Namun, langkah-langkah ini berjalan lamban. Hasil uji laboratorium terhadap sampel air dari tiga titik yang diambil pada 20 Juli 2025 belum juga keluar. Pertemuan dengan Dinas LHK Provinsi Kalbar justru buntu karena instansi tersebut menyatakan penertiban PETI bukan wewenang mereka. Puncaknya, pertemuan di Kantor Bupati Bengkayang pada 31 Juli 2025 pun belum menghasilkan solusi konkret.
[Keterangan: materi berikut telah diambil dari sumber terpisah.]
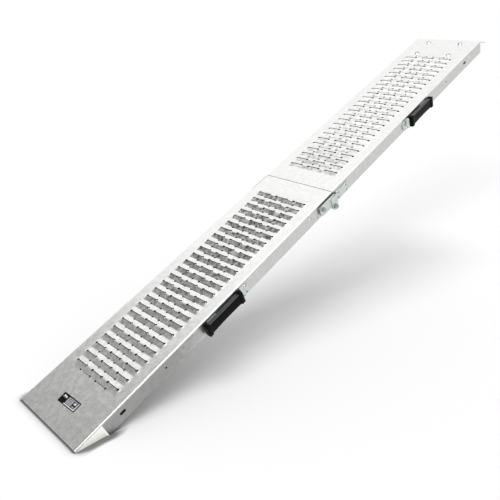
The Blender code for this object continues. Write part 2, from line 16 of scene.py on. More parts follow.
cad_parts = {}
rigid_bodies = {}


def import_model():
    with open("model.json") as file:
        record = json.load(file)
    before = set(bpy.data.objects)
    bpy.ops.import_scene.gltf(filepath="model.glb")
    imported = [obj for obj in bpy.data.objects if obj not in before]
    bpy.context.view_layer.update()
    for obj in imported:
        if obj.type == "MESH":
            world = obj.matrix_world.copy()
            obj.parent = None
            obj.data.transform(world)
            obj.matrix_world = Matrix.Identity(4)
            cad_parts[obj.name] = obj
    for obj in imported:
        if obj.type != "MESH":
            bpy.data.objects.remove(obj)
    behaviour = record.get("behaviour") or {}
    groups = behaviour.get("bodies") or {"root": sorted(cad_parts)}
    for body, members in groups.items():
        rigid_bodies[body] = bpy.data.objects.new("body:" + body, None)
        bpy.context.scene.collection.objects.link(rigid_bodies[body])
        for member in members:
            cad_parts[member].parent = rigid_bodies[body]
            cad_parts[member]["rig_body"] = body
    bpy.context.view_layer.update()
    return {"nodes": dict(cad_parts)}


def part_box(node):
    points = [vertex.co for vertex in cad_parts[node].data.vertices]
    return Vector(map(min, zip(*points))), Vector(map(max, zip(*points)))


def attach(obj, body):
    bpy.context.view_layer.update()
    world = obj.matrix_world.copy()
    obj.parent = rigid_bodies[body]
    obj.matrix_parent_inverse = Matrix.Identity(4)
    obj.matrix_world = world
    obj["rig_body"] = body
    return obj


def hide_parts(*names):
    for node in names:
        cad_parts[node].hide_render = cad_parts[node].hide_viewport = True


# ---------------------------------------------------------------- dimensions, in metres
INCLINE = math.radians(27.5)
SEAM_AT = (-0.0317066, 0.00095, 0.4565052)
WIDTH = 0.260
PLANK = 0.980
FLANGE = 0.044           # depth of the folded-down sides
SHEET = 0.002
BEND = 0.004             # outer radius of the bend between deck and sides
BEND_STEPS = 8
TIP = 0.0045             # depth of the lower plank's sides at its low end
SEAM = 0.0018            # gap between the planks
TINY = 1e-6              # points closer than this are the same

ROWS = 25
ROW_PITCH = 0.0308
FIRST_ROW = 0.083
RIDGE = 0.003
RIDGE_FULL = 0.077       # half width over which a ridge keeps its height
RIDGE_END = 0.097        # half width at which it has run out

# (middle, half length) of the three slots on a ridge's crest and of the two in a valley
THREE = [(-0.0685, 0.0245), (0.0, 0.0245), (0.0685, 0.0245)]
TWO = [(-0.03425, 0.02475), (0.03425, 0.02475)]
SLIT = 0.0013            # half width of a crest's slits, and of the strip where a row has none
TWO_SLIT = 0.0006        # half width of a valley's slits
THREE_HOLE = 0.0038      # radii of the round holes at the slits' ends
TWO_HOLE = 0.0033
# by kind of row: its slots, half width of their slits, radius of their holes
SLOTS = {"crest": (THREE, SLIT, THREE_HOLE), "valley": (TWO, TWO_SLIT, TWO_HOLE)}
TEETH = 8
TOOTH = 0.00475          # pitch of the teeth
TOOTH_TIP = 0.0013       # height of a tooth above the ridge
TOOTH_ROOT = 0.0001
TOOTH_JUT = 0.0011       # how far a tooth reaches into the slot
TOOTH_FOOT = 0.0040      # distance from the slot's middle to the foot of the teeth

# mesh lines along the plank, as distances inward from the slots' ends and outward from the middle
THREE_END_COLUMNS = (0.0, 0.0008, 0.0030, 0.0050)
TWO_END_COLUMNS = (0.0, 0.0008, 0.0027, 0.0046)
EDGE_COLUMNS = (0.029, 0.0345, 0.040, 0.0945, 0.0960, RIDGE_END, 0.104, 0.115, WIDTH / 2 - BEND)
LEAST_COLUMN = 0.0003    # lines closer than this are drawn as one
# mesh lines across it: distances from the seam, and from the middle of a crest or valley
SEAM_ROWS = (SEAM / 2, 0.020, 0.045, FIRST_ROW - ROW_PITCH / 2)
FAR_ROWS = (0.846, 0.854, 0.870, 0.886)
END_ROWS = (0.925, 0.945, 0.965, PLANK)
CREST_ROW = 0.0080
VALLEY_ROW = 0.0030

COLLAR = 0.0035          # how far the edges of slots and holes are turned in
SLOT_NARROW = 0.3        # width and length of a slot there, as shares of those on top
SLOT_SHORTER = 0.93
HOLE_NARROWING = 0.88    # share of the way to its middle that a side hole's edge is drawn in
PATCH = 0.004            # how far beyond a side hole the mesh is refilled

SIDE_LEVELS = [0.009, 0.015, 0.021, 0.027, 0.034, 0.040]     # mesh lines along a side, as depths
# holes in the sides, as distance from the seam and depth; the drain hole is in the lower plank
SIDE_SLOT = (0.850, 0.021)
SIDE_SLOT_LONG = 0.018
SIDE_SLOT_R = 0.0044
SIDE_HOLE = (0.708, 0.021)
SIDE_HOLE_R = 0.0030
DRAIN_HOLE = (0.083, 0.0345)
DRAIN_HOLE_R = 0.0022
TIP_LEAN = math.tan(math.radians(5))     # how far the sides' foot leans in beyond the crease
TIP_CREASE = (0.9035, 0.909)

GRIP = (0.437, 0.575)                    # from the seam
GRIP_NEAR, GRIP_FAR = 0.0050, 0.0185     # stand-off of the grip's back and front
GRIP_DEPTH = (0.0055, 0.0385)
GRIP_COLLAR = 0.013                      # length of a collar, and how far it stands out
COLLAR_PROUD = 0.0022
GRIP_WAIST = 0.0022
GRIP_CORNERS = (0.0030, 0.0012, 0.0030, 0.0030)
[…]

“Semua pihak mengakui masalahnya besar, tetapi keberanian menindak para pelaku PETI seolah masih tersangkut di jaring kepentingan,” tulis laporan tersebut.
Dampak Nyata yang Lebih Dalam
Pencemaran Sungai Sambas meninggalkan luka yang jauh lebih dalam dari sekadar air keruh. Ada tiga dampak besar yang kini dirasakan masyarakat:
1. Dampak Kesehatan: Kasus penyakit kulit dan diare meningkat drastis. Kekhawatiran terbesar adalah paparan merkuri dan bahan kimia berbahaya lainnya yang diduga digunakan dalam proses PETI dan langsung dibuang ke sungai.
2. Dampak Lingkungan: Selain air yang tak layak konsumsi, populasi ikan menyusut dan ekosistem sungai mati. Biota sungai tidak bisa bertahan hidup di tengah pencemaran yang parah.
3. Dampak Sosial dan Ekonomi: Warga kini terpaksa membeli air bersih dengan harga mahal, membebani ekonomi, terutama bagi nelayan dan petani. Tradisi turun-temurun yang menjadikan sungai sebagai pusat aktivitas kini hilang.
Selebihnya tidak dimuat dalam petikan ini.